**Set exercise:** Pick out every line that holds the string "loose" and copy it.

* * * * * * *

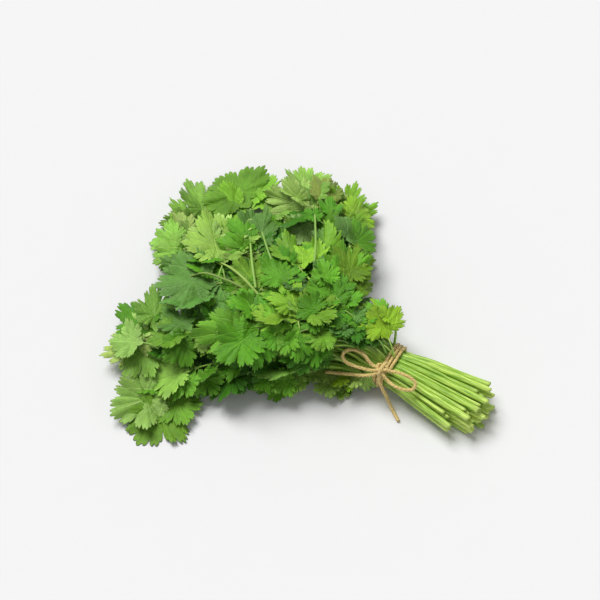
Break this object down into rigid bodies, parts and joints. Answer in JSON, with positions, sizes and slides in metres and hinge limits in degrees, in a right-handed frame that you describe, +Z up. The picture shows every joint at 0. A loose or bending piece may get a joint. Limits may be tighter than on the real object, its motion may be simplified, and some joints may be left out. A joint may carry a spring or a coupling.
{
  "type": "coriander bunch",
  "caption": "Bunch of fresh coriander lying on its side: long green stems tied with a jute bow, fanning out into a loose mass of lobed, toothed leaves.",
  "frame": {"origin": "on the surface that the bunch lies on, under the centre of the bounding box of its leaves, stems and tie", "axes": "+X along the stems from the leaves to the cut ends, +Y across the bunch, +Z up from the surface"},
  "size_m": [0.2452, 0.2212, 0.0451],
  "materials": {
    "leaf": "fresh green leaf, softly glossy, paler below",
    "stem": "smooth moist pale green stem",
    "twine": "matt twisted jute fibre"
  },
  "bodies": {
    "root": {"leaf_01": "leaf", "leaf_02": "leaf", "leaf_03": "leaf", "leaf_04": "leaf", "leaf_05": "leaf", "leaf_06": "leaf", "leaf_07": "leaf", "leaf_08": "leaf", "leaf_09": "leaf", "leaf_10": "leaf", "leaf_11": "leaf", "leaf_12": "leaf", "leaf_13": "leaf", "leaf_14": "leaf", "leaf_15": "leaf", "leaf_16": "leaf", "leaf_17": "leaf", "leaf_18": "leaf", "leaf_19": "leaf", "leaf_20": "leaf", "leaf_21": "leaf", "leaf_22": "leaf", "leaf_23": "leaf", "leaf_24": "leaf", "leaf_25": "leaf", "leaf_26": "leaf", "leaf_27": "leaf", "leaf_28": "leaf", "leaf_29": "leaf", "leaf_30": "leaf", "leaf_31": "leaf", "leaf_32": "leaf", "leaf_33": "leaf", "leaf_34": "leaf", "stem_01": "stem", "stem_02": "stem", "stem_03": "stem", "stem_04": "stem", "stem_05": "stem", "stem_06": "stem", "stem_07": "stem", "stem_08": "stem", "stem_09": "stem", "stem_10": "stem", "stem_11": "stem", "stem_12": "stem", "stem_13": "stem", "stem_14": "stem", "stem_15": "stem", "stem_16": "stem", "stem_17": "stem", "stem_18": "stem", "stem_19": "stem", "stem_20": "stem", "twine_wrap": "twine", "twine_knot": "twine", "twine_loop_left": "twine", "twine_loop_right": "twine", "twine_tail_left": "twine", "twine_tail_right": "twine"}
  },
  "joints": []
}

* * * * * * *

**Answer to this exercise:**
Break this object down into rigid bodies, parts and joints. Answer in JSON, with positions, sizes and slides in metres and hinge limits in degrees, in a right-handed frame that you describe, +Z up. The picture shows every joint at 0. A loose or bending piece may get a joint. Limits may be tighter than on the real object, its motion may be simplified, and some joints may be left out. A joint may carry a spring or a coupling.
  "caption": "Bunch of fresh coriander lying on its side: long green stems tied with a jute bow, fanning out into a loose mass of lobed, toothed leaves.",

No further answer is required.